** START OF MATERIAL **

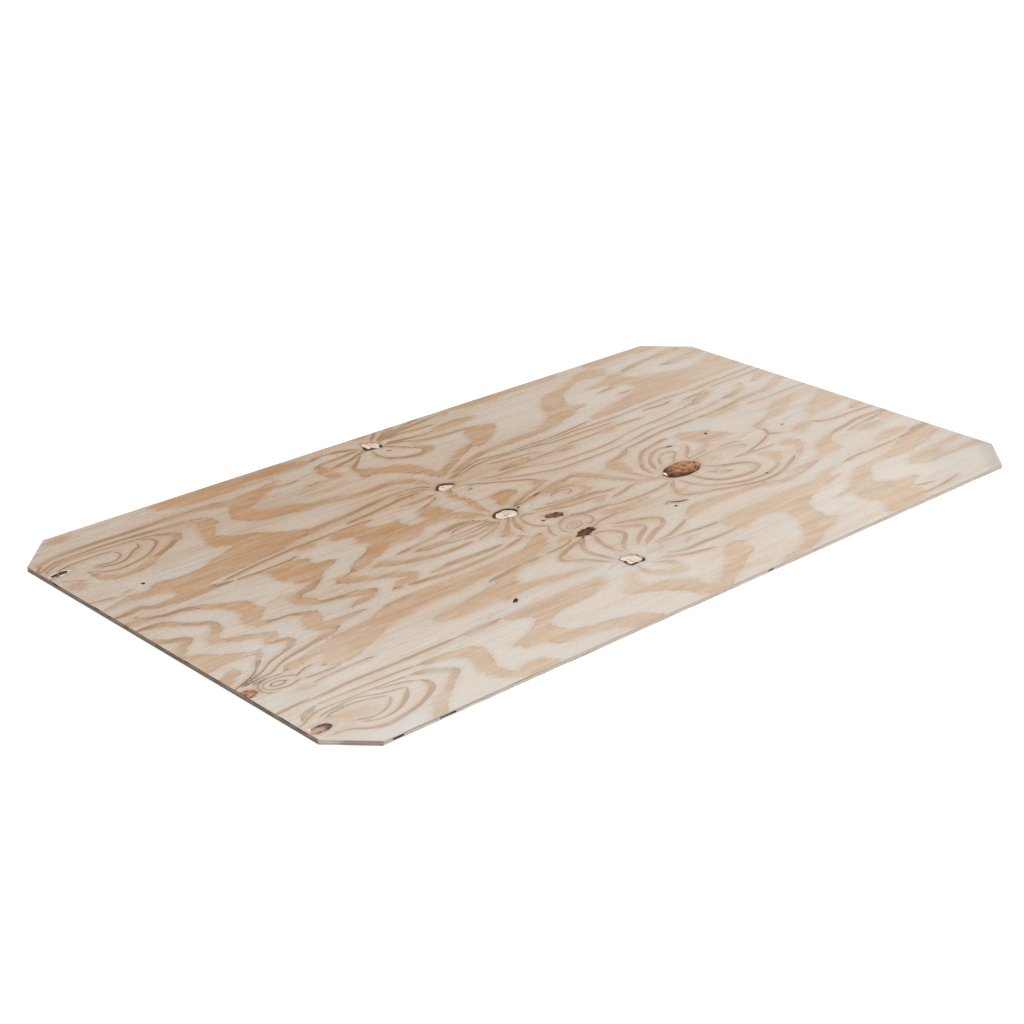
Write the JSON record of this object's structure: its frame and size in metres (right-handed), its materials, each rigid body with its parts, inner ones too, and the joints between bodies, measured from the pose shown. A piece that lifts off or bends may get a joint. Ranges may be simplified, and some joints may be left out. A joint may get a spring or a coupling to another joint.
{
  "type": "plywood sheet",
  "caption": "Thin three-ply softwood sheet, long rectangle with clipped corners, for lining, covering or shelving.",
  "frame": {"origin": "middle of the underside", "axes": "+X along the sheet's length and its face grain, +Y across the sheet, +Z out of the face veneer"},
  "size_m": [1.2, 0.68, 0.006],
  "materials": {
    "pine_veneer": "unfinished rotary-cut pine veneer, lightly sanded, matte"
  },
  "bodies": {
    "root": {"plywood_sheet": "pine_veneer"}
  },
  "joints": []
}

** END OF MATERIAL **

## EXERCISE OBJECTIVE
All of the material above needs to be copied exactly.

## WRITTEN SOLUTION
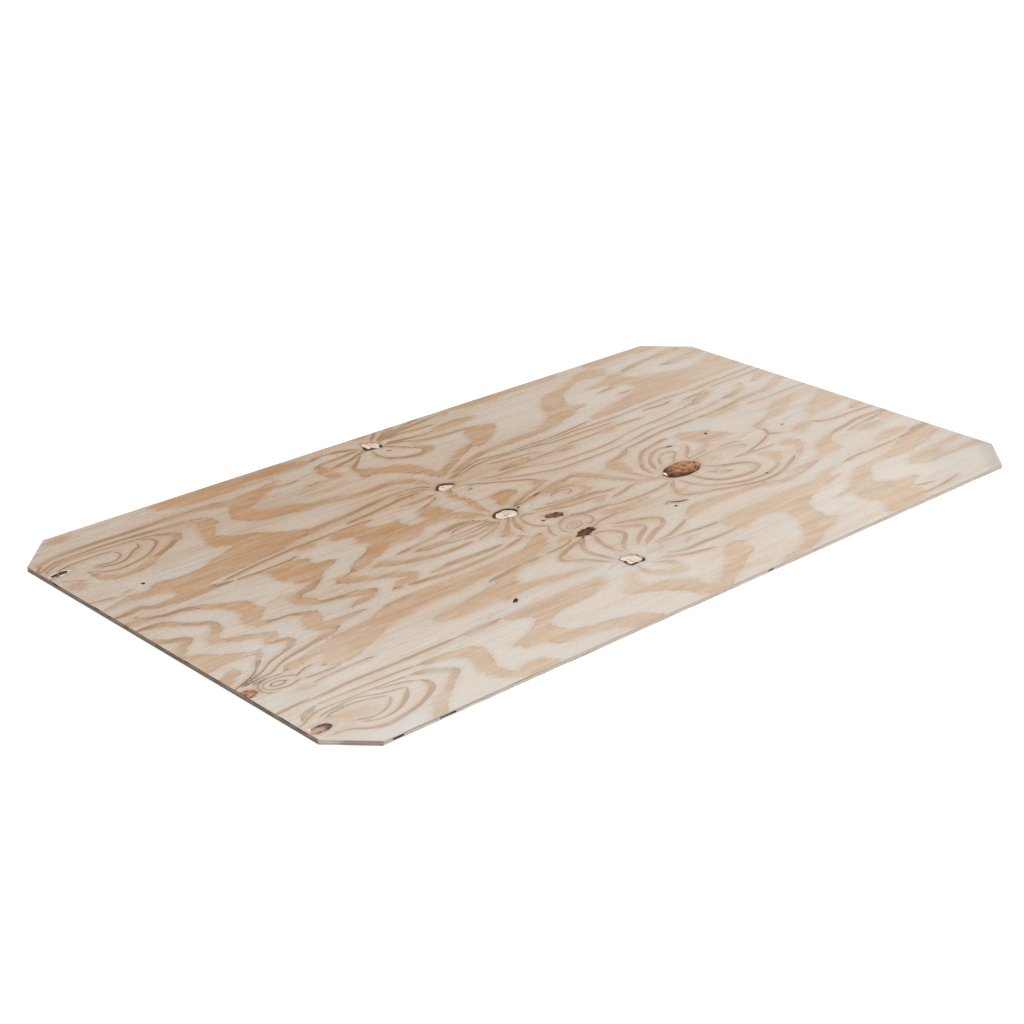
Write the JSON record of this object's structure: its frame and size in metres (right-handed), its materials, each rigid body with its parts, inner ones too, and the joints between bodies, measured from the pose shown. A piece that lifts off or bends may get a joint. Ranges may be simplified, and some joints may be left out. A joint may get a spring or a coupling to another joint.
{
  "type": "plywood sheet",
  "caption": "Thin three-ply softwood sheet, long rectangle with clipped corners, for lining, covering or shelving.",
  "frame": {"origin": "middle of the underside", "axes": "+X along the sheet's length and its face grain, +Y across the sheet, +Z out of the face veneer"},
  "size_m": [1.2, 0.68, 0.006],
  "materials": {
    "pine_veneer": "unfinished rotary-cut pine veneer, lightly sanded, matte"
  },
  "bodies": {
    "root": {"plywood_sheet": "pine_veneer"}
  },
  "joints": []
}